In conclusion, the quote “We must always take sides. Neutrality helps the oppressor, never the victim. Silence encourages the tormentor, never the tormented” is valid because the silence of the Jews, God, the German civilians, and the Allied forces contributed to the mass murder of millions of people. All of these people in their own separate ways, due to their neutrality and silence during the Holocaust period, allowed the victims to be murdered. The Jews did not rise up against their tormentors, and therefore allowed themselves to be killed. God did not act to protect his “chosen people” and at the moment of a horrible sacrifice, God does not intervene to save innocent lives. The German people went along with Hitler’s grand scheme as puppets.

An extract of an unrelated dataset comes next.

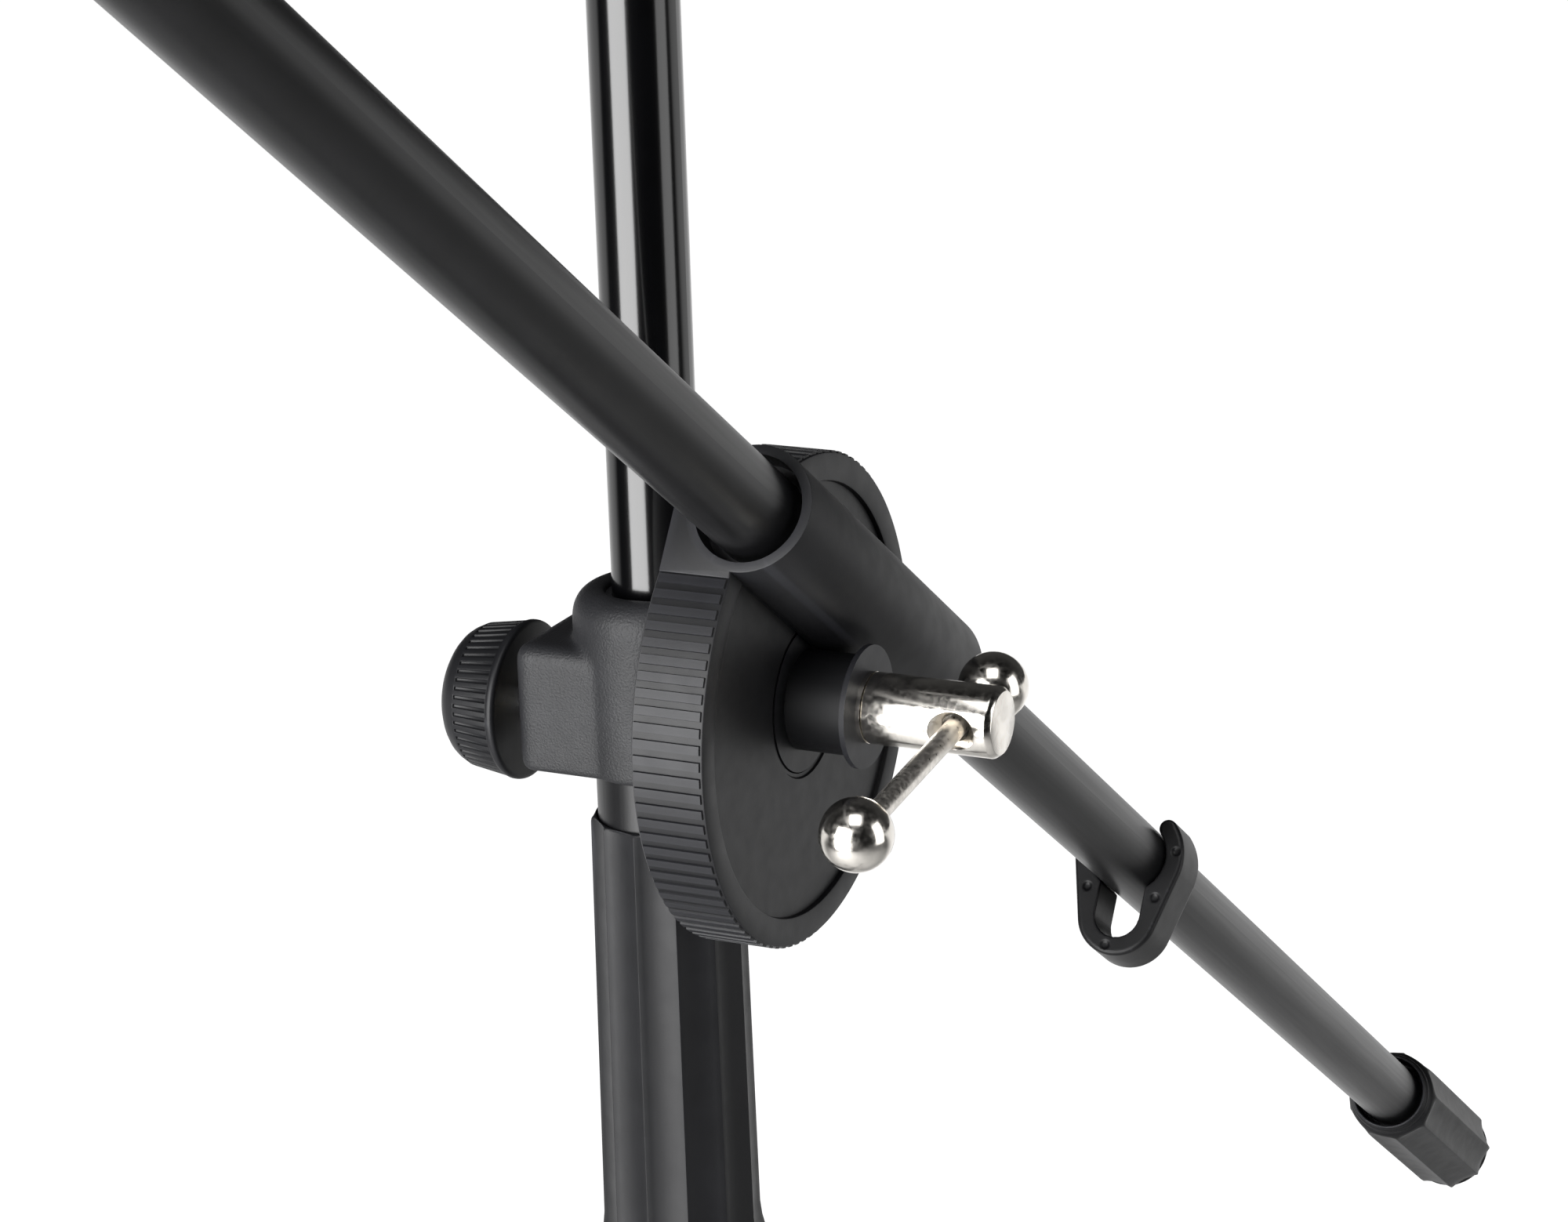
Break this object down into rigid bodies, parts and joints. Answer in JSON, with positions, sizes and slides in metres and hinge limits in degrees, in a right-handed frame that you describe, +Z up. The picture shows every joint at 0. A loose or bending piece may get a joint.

Finally, the only way that the Jews could have had the opportunity of escaping their fate was if they were warned. The allies had the opportunity to warn the Jews, but didn’t, perhaps believing that other countries would warn the Jews. But they didn’t. “In Germany they came first for the Communists, and I didn’t speak up because I wasn’t a Communist. Then they came for the Jews, and I didn’t speak up because I wasn’t a Jew. Then they came for the trade unionists, and I didn’t speak up because I wasn’t a trade unionist. Then they came for the Catholics, and I didn’t speak up because I was a Protestant. Then they came for me, and by that time no one was left to speak up.” That quote is from Martin Niemoller and proves that “silence encourages the tormentor, never the tormented.”